◆ GIVEN PROBLEM
For this exercise, return only the lines from the line containing "for name, angle" through the line containing "# frame that", both ends included, exactly as they are.

******

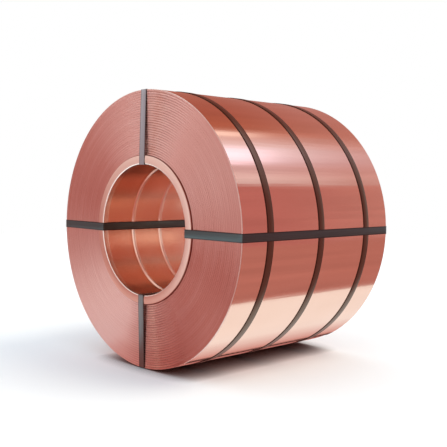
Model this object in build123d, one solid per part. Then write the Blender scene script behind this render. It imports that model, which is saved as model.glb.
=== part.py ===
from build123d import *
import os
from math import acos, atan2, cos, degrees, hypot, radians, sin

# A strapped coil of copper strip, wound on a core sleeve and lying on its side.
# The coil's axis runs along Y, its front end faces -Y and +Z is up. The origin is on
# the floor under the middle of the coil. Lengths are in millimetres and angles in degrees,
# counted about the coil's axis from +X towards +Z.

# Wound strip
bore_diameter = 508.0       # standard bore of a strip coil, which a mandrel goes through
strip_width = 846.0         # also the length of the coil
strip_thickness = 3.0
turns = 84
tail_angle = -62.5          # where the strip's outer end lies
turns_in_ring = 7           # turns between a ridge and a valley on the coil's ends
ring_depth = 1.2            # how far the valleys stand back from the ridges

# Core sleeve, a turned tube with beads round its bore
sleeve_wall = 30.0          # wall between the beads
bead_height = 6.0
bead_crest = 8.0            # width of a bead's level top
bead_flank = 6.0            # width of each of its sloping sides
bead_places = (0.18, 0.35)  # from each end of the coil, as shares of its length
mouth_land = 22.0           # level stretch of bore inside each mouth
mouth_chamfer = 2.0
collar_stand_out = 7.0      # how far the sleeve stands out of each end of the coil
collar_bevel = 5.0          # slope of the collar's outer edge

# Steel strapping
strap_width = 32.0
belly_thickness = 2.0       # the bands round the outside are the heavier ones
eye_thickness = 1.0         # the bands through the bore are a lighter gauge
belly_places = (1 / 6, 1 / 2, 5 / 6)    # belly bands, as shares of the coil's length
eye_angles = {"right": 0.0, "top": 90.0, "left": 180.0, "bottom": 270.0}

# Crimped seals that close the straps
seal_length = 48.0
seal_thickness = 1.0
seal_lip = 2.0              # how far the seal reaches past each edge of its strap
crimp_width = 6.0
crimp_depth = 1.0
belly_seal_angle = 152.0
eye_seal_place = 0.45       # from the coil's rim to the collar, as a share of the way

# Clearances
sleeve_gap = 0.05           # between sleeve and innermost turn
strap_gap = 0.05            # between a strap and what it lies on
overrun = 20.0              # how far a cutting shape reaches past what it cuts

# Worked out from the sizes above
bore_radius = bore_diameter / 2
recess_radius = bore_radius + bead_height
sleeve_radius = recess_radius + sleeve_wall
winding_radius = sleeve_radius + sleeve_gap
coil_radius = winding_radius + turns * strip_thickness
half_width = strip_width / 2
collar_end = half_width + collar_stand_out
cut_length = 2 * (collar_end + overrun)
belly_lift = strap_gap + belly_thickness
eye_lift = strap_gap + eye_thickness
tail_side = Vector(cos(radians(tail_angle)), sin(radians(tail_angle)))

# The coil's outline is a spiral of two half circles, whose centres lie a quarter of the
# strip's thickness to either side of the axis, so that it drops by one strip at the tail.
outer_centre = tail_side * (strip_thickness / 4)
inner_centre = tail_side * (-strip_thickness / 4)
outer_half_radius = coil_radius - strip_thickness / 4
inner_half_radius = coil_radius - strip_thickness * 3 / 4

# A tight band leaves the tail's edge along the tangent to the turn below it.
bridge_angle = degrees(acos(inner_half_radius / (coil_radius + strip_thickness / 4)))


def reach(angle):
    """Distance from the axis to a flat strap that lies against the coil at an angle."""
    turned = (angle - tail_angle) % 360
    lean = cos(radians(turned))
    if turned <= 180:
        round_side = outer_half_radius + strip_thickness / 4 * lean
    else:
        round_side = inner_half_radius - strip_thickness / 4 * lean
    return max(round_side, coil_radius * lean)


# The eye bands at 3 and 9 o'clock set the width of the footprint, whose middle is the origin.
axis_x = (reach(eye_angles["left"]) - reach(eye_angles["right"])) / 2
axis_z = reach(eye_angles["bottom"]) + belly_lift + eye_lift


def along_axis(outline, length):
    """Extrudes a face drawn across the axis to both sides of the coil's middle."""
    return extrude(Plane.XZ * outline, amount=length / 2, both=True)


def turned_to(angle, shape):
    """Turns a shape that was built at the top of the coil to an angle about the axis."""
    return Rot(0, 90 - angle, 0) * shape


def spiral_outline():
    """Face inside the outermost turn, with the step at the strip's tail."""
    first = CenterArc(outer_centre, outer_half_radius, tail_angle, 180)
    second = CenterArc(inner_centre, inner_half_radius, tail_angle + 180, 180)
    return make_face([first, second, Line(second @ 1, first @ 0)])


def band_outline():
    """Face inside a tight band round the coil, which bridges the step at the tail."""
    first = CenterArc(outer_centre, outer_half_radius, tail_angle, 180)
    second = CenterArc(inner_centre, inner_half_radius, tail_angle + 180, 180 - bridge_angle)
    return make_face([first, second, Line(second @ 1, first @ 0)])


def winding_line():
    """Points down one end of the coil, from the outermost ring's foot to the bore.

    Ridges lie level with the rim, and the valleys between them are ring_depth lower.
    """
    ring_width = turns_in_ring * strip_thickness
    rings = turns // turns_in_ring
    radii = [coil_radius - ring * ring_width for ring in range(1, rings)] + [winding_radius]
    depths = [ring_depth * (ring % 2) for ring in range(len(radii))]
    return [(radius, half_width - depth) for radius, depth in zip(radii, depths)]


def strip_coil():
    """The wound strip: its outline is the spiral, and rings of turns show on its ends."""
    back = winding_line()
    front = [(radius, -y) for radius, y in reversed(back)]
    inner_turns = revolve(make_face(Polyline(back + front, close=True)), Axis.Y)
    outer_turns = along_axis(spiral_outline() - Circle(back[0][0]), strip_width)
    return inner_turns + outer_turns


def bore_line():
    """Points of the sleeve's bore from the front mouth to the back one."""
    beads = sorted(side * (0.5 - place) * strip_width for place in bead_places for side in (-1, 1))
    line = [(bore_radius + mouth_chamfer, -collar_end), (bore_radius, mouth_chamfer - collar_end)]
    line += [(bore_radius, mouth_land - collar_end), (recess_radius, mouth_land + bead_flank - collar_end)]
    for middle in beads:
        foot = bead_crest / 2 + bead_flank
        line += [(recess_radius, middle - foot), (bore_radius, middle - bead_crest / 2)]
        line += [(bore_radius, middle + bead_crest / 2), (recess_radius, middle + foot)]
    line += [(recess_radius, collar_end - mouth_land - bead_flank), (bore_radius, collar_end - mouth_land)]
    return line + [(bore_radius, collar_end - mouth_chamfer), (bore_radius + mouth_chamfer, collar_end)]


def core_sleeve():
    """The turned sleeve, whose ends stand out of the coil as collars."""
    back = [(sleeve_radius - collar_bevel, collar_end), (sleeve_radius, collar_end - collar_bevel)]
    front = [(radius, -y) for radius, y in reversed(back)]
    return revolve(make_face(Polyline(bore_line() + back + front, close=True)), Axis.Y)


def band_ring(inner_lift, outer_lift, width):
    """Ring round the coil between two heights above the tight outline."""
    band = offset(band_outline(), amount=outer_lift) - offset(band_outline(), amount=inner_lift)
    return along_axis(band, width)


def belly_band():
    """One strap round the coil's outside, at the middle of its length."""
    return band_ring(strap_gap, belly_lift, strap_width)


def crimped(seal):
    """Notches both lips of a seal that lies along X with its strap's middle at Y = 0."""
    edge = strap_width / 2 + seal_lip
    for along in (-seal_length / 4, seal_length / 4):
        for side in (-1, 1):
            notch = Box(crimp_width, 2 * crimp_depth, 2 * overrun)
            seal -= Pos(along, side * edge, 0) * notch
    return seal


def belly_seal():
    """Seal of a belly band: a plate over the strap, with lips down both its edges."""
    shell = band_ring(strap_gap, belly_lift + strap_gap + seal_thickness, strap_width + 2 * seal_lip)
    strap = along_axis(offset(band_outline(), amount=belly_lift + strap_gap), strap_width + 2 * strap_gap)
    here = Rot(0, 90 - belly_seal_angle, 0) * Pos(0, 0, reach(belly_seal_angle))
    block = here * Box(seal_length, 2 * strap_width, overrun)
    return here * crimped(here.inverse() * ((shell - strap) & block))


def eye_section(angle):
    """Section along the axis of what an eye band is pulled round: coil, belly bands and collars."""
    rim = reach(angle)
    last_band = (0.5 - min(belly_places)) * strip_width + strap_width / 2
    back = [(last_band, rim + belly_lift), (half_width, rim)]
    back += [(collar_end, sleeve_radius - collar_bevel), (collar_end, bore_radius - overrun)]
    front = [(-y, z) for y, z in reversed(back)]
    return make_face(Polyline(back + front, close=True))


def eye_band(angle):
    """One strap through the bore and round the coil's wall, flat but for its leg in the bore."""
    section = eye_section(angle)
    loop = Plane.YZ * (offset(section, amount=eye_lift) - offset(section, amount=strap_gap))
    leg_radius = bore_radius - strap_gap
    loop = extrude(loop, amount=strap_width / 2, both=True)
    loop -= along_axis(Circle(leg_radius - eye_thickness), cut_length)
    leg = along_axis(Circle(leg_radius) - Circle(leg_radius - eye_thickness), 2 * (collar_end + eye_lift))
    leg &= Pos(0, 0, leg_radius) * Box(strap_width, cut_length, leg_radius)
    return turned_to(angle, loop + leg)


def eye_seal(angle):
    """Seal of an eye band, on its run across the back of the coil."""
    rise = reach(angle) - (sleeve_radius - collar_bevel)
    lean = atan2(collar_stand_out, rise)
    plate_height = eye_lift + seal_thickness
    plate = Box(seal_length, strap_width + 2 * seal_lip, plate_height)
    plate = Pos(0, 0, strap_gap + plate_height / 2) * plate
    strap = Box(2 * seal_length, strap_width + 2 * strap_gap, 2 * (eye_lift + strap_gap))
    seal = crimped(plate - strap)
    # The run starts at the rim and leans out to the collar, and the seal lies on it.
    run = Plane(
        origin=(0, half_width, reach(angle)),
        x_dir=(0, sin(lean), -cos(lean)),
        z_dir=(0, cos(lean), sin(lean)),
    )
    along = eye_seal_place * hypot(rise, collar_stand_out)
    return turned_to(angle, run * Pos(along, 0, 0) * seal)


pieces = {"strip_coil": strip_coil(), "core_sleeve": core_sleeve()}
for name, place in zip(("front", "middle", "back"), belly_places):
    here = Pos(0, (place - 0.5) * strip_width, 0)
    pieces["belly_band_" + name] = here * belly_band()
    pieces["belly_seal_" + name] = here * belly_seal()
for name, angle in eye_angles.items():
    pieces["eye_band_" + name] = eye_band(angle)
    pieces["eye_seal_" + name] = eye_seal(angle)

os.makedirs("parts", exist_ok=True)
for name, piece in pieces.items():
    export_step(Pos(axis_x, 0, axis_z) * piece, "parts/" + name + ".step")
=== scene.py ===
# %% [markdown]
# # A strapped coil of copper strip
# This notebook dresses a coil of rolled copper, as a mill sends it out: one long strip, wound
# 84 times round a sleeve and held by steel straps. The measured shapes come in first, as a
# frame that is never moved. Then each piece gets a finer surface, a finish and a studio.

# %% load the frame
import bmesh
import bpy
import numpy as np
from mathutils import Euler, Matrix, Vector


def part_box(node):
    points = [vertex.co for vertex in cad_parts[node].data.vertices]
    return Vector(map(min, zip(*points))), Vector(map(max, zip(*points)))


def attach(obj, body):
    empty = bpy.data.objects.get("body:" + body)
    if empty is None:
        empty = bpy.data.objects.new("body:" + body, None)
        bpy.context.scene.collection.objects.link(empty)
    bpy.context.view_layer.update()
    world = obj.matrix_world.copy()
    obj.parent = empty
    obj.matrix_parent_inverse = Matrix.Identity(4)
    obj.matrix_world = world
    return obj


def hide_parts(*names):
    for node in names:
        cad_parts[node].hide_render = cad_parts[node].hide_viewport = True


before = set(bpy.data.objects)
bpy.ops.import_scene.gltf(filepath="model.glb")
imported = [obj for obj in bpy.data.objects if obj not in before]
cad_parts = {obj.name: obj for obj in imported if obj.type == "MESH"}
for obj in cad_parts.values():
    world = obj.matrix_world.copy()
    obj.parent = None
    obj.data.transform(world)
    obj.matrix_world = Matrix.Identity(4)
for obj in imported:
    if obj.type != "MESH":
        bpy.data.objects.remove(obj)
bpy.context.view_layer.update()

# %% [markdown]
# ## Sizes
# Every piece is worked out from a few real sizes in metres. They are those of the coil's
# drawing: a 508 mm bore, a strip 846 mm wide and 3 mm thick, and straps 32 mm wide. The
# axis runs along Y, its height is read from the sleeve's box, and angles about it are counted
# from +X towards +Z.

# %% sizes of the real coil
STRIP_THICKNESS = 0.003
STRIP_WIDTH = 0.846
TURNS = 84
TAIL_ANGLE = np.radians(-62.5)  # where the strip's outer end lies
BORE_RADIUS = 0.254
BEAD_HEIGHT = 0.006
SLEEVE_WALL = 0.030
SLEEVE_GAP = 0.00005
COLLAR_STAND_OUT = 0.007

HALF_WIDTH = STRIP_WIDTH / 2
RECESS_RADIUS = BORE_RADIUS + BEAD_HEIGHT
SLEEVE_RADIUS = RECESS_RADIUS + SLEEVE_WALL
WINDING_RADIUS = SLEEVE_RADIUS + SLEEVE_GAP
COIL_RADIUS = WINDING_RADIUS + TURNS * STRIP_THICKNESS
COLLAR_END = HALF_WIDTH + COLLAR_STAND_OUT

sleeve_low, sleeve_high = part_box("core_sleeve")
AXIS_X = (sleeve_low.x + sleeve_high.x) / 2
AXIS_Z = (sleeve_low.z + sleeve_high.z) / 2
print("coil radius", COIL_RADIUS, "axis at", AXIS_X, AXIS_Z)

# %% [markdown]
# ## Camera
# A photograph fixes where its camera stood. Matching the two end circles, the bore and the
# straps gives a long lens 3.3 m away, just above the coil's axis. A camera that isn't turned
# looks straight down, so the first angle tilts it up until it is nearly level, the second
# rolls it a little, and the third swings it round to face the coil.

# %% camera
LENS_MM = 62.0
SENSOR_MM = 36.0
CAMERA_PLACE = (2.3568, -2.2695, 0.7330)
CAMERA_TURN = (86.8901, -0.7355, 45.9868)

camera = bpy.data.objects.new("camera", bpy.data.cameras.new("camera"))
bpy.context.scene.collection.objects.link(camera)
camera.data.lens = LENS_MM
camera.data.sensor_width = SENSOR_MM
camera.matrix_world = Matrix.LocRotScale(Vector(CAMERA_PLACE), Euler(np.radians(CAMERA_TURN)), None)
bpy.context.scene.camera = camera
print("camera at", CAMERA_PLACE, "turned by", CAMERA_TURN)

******

◆ IN RESPONSE
for name, angle in eye_angles.items():
    pieces["eye_band_" + name] = eye_band(angle)
    pieces["eye_seal_" + name] = eye_seal(angle)

os.makedirs("parts", exist_ok=True)
for name, piece in pieces.items():
    export_step(Pos(axis_x, 0, axis_z) * piece, "parts/" + name + ".step")
=== scene.py ===
# %% [markdown]
# # A strapped coil of copper strip
# This notebook dresses a coil of rolled copper, as a mill sends it out: one long strip, wound
# 84 times round a sleeve and held by steel straps. The measured shapes come in first, as a
# frame that is never moved. Then each piece gets a finer surface, a finish and a studio.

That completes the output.